Today was my first crappie sojourn this winter. Have sort of been waiting for my buddy to get here anyway. I'm a hit and miss crappie guy and he's far more experienced since that's about all he fishes back home in Kansas. He's primarily a jigger, but today we used minnows. I now have a long term minnow storage tank so can keep a good supply of minnows on hand. This is nice since we don't have a bait shop in DeFuniak. When bait is left over I have a place to keep them for a while. 

Anyway, we launched about 7:30 and fished a lake off Mitchell River. With the river on another hefty rise and soon to be rampage we hoped to find clear or decent water far back from the main Choctawhatchee River. This paid off rather well. 

My friend had 4 or 5 crappie in the boat before I finally found a straggler that was apparently out looking for his disappearing buddies. There seemed to be no particular pattern today. We caught them fishing 3 to 4 ft deep in 15 ft water and 6 to 8 feet deep in 15 to 18 ft water. A few were caught near the bottom in 8 ft water. It was a few here and there. They were scattered and not bunched up. Surface water was 62 degrees. 

When cleaning , a few had small amounts of roe...not nearly as much as what is showing up in Lake Talquin crappie.

Perfect morning for fishing although the Solunar table was not very favorable. I watch this source out of curiosity. but it really doesn't influence whether I go fishing or not.

We ended up with 24 crappie 10.5 to 12.5 inches. Tossed 3 dink crappie and lost several big ones. Used minnows for bait. 1 fat Warmouth decided it liked a minnow.

A good day with a good friend on my favorite waters. :thumbup:


----------



## AlbinoTurtle (Jan 7, 2017)

Awesome!


----------



## billyb (Aug 22, 2012)

Great report. I crossed the Choctawhatchee at Caryville today and it looked flooded.


----------



## Jason (Oct 2, 2007)

Man what a fish fry to come!!!


----------



## Bodupp (Oct 3, 2007)

Another great report and a fine mess of crappie JB.


----------



## FishWalton (Jul 22, 2010)

billyb said:


> Great report. I crossed the Choctawhatchee at Caryville today and it looked flooded.
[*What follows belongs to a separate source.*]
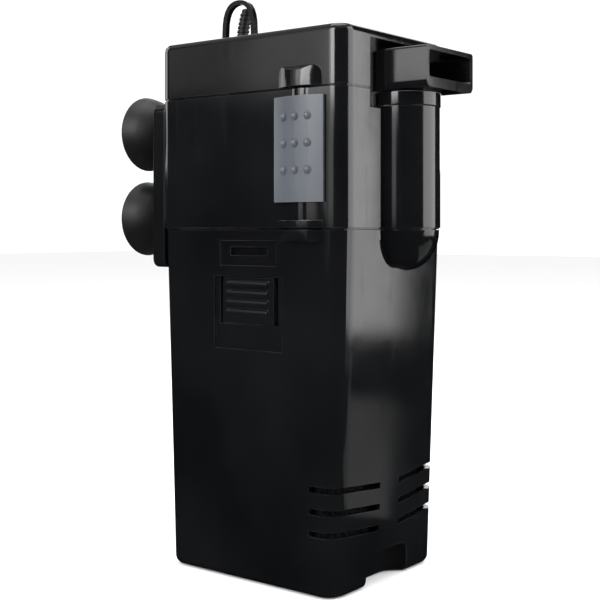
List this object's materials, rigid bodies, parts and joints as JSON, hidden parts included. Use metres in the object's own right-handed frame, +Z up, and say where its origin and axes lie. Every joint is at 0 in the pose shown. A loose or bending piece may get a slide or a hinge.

Yep, it's flooded at Caryville but starting to drop. This means it will rise at CowFord on hwy 20 and will be back in the ramp parking lot. This will probably mess up the lower lakes backwater color. Will go find out tomorrow or Friday.


----------



## olegator (Dec 6, 2014)

Great report...like seeing slabs on that table top of yours.


----------



## Try'n Hard (Oct 23, 2008)

That guy needs to go back to Kansas or your gonna need a bigger table! I crappie fished from March to November and never got skunked..... Havent caught one in nearly 2 months!!


----------



## basnbud (Jul 20, 2011)

good lookin mess.


----------



## Flounder Hounder (Nov 9, 2008)

Great report! Those look tasty...


----------



## FishWalton (Jul 22, 2010)

*Back to the crappi lake*

Went back to the crappie hole this morning. As expected the river was up considerably from what it was day before yesterday. Water was running through the swamp and the whole lake was stirred up. We fished for about an hour, quit, then went to the Black Creek Bridge on hwy 3280. Fished the bridge a good while with only one small crappie snagged and lost. Up the creek to fish some cover and longline. My Kansas friend go a hefty 14 incher and a small Warmouth. The crappie is big enough to bake for a full meal so I'm going to try that....bake it whole like we do redsnapper, and see how it turns out.

The river has risen 3 ft since we fished it Tuesday and caught the mess of crappie.


----------